В государстве Маньчжоу-Го жить становилось все труднее. Русские эмигранты стремились в Шанхай. Он, с его иностранными концессиями и филиалами всемирно известных фирм, казался землей обетованной. Рвалась в Шанхай и я. Я готова была рваться куда угодно - лишь бы из Харбина! Втроем мы ехать не могли, не на что, да и следовало кому-то остаться в тылу. Мать долго не решалась отпускать меня. Наконец скрепя сердце согласие дала. Согласилась и на то, что я, не доучившись, брошу Ориентальный институт. Мне кажется, мать пошла на все это лишь потому, что ее пугали мои мысли о Советской России и ей хотелось вырвать меня из-под влияния Корнаковой...
В Шанхае я провела одиннадцать лет.
Приехав в СССР с репатриацией, я поначалу попала в Казань, а затем, поступив в Литературный институт, переехала в Москву. Сюда в декабре 1954 года приехала ко мне мать.
Здесь она встретила брата и сестру и других родственников, близких и дальних, нашла старую подругу по Бестужевским курсам и новых друзей нашла. Привыкшая работать всю жизнь - трудилась и здесь: готовила аспирантов к сдаче кандидатского минимума по иностранным языкам, давала уроки, перевела на русский язык повесть французского писателя Поля Берна "Лошадь без головы", дважды изданную "Детгизом" и не утерявшую популярности до сего дня: монтаж повести передают по радио.
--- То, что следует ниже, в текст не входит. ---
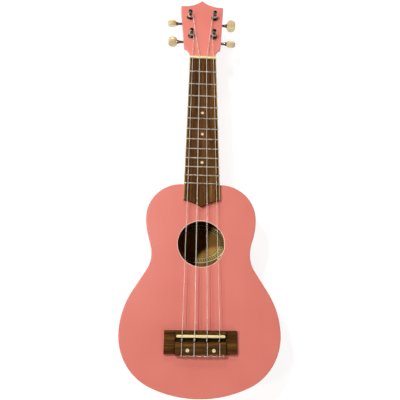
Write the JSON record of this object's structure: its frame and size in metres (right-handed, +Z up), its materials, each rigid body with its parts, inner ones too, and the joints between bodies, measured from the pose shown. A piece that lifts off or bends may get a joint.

Жизнь не согнула, не сломила мою мать. Все ей было нужно, все интересно - и новые книги, и журналы, и театры, и выставки, и концерты, и кино. Образовалось в Москве общество бывших бестужевок, старушки устраивали какие-то совместные ужины и чаепития, мать неизменно на них присутствовала. Вот ее последняя фотография: накрытый стол, седые головы, повернутые к фотографу, морщинистые лица, и среди них - лицо моей матери.